When the proposed regulation is finally released, it will be interesting to learn what statutory basis FDA cites for authorizing generics to adopt unilateral labeling changes which expose them to liability suits. A straightforward reading of the Food, Drug, and Cosmetic Act (FDCA) strongly suggests that FDA lacks any such statutory basis.  The FDCA provides that the Abbreviated New Drug Application (ANDA) submitted by a generic company must “show that the labeling proposed for the new drug is the same as the labeling approved for” the underlying brand-name drug.  21 U.S.C. § 355(j)(2)(A)(v).  It further provides that FDA may not approve the ANDA unless the application demonstrates that the labeling “is the same.”  21 U.S.C. § 355(j)(4)(G).  Soon after the Hatch-Waxman Act amended the FDCA to include those statutory provisions, FDA adopted regulations confirming both that a generic manufacturer must ensure at all times that its product’s labeling is identical to its brand-name counterpart and that the “sameness” requirement prohibits generics from making unilateral labeling changes.

FDA’s apparent desire to reverse that longstanding statutory interpretation cannot be squared with Congress’s understanding that generic drugs would bear the same labels as the brand-name drug on whose safety and efficacy the generic manufacturer is relying.  Indeed, Bartlett explicitly held that the sameness requirement is mandated by the FDCA: “federal law prohibits generic drug manufacturers from independently changing their drugs’ labels.”  133 S. Ct. 2466, 2470 (2013).
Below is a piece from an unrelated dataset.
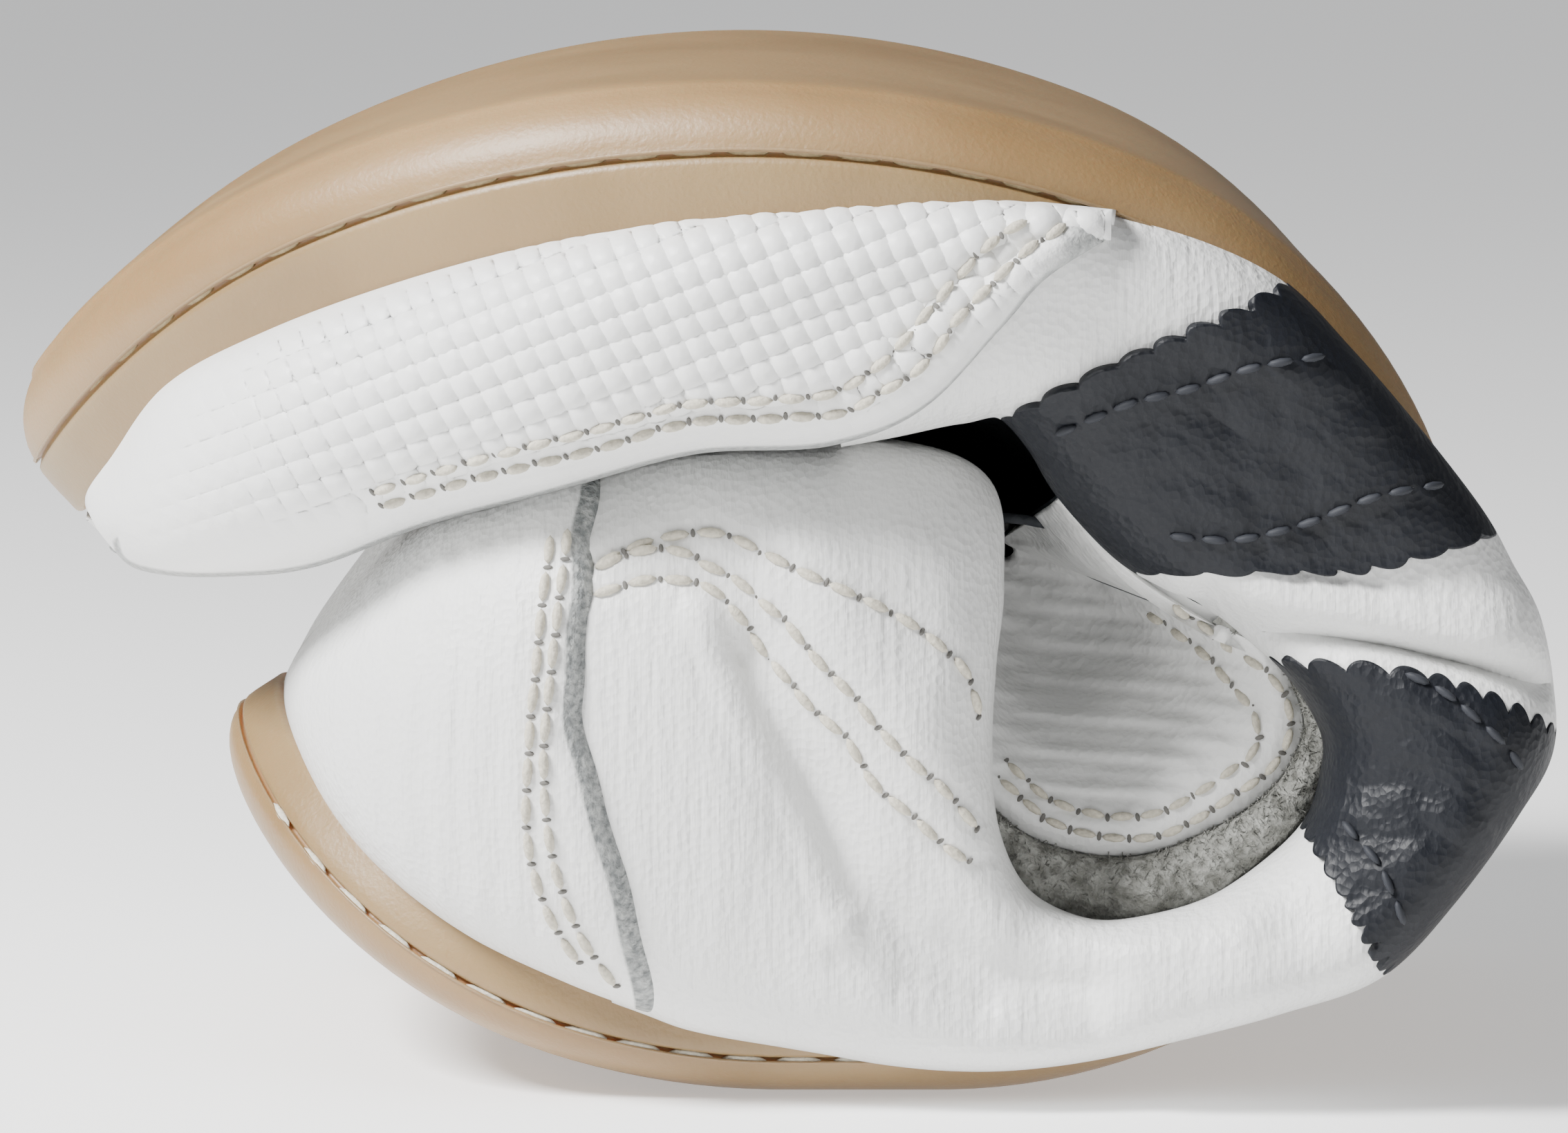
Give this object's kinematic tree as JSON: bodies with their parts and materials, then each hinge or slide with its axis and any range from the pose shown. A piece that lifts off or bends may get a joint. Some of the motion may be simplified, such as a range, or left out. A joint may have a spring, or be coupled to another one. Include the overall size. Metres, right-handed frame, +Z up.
{
  "type": "rolled leather sneaker",
  "caption": "Low-cut leather sneaker with a stitched gum-rubber cup sole, rolled up heel to toe with the sole outside.",
  "frame": {"origin": "bottom centre of the object's box, on the surface that the rolled sole rests on", "axes": "+Z up; +X across the roll towards the bend in the sole, with the toe and heel at -X; +Y across the shoe towards its medial side"},
  "size_m": [0.117, 0.104, 0.0873],
  "materials": {
    "rubber": "satin translucent gum rubber",
    "white_leather": "white smooth grain, semi-gloss",
    "embossed_leather": "white, embossed with small pyramids",
    "navy_leather": "dark navy, creased, soft sheen",
    "lining": "matt knit",
    "foam": "raw, fuzzy",
    "board": "matt fibre board",
    "cream_thread": "waxed twisted thread",
    "navy_thread": "twisted thread"
  },
  "bodies": {
    "root": {"outsole": "rubber", "vamp": "white_leather", "quarter_lateral": "white_leather", "quarter_medial": "white_leather", "counter_cover": "white_leather", "tongue_face": "white_leather", "toe_mudguard": "embossed_leather", "stripe_front_lateral": "navy_leather", "stripe_front_medial": "navy_leather", "stripe_rear_lateral": "navy_leather", "stripe_rear_medial": "navy_leather", "vamp_lining": "lining", "quarter_lining_lateral": "lining", "quarter_lining_medial": "lining", "collar_lining": "lining", "tongue_back": "lining", "sock_liner": "lining", "foam_filler": "foam", "collar_foam": "foam", "tongue_foam": "foam", "insole_board": "board", "heel_stiffener": "board", "toe_puff": "board", "sole_thread": "cream_thread", "mudguard_thread_outer": "cream_thread", "mudguard_thread_inner": "cream_thread", "counter_thread_front_lateral": "cream_thread", "counter_thread_back_lateral": "cream_thread", "counter_thread_front_medial": "cream_thread", "counter_thread_back_medial": "cream_thread", "quarter_thread_upper_lateral": "cream_thread", "quarter_thread_middle_lateral": "cream_thread", "quarter_thread_lower_lateral": "cream_thread", "quarter_thread_upper_medial": "cream_thread", "quarter_thread_middle_medial": "cream_thread", "quarter_thread_lower_medial": "cream_thread", "tongue_thread_outer_lateral": "cream_thread", "tongue_thread_inner_lateral": "cream_thread", "tongue_thread_outer_medial": "cream_thread", "tongue_thread_inner_medial": "cream_thread", "stripe_front_thread_fore_lateral": "navy_thread", "stripe_front_thread_aft_lateral": "navy_thread", "stripe_rear_thread_fore_lateral": "navy_thread", "stripe_rear_thread_aft_lateral": "navy_thread", "stripe_front_thread_fore_medial": "navy_thread", "stripe_front_thread_aft_medial": "navy_thread", "stripe_rear_thread_fore_medial": "navy_thread", "stripe_rear_thread_aft_medial": "navy_thread"}
  },
  "joints": []
}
Nor does it make sense from a public health policy standpoint to encourage generic manufacturers to start making independent labeling decisions.  As part of its product-approval process, FDA mandates the precise language of product labels after carefully reviewing all available risk and benefit information.  Of course, new information about a drug often comes to light after marketing has begun, and all manufacturers are required to report to FDA any significant new information they learn regarding potential health risks of their products.  They are also encouraged to suggest to FDA that the labeling be changed in order to warn of previously unforeseen risks.  But it makes little sense to encourage generic manufacturers—who by definition are relying on others’ safety data in marketing their products—to make unilateral determinations that FDA’s judgments regarding proper labeling should be overridden.

The only purpose of such a regulation would be to eliminate generic manufacturers’ impossibility preemption defense to tort claims and thereby to reverse the Bartlett decision.  But FDA should not be adopting regulations simply to serve the interests of the plaintiffs’ bar.  And in any event, FDA’s proposed regulation almost surely runs afoul of its statutory mandate.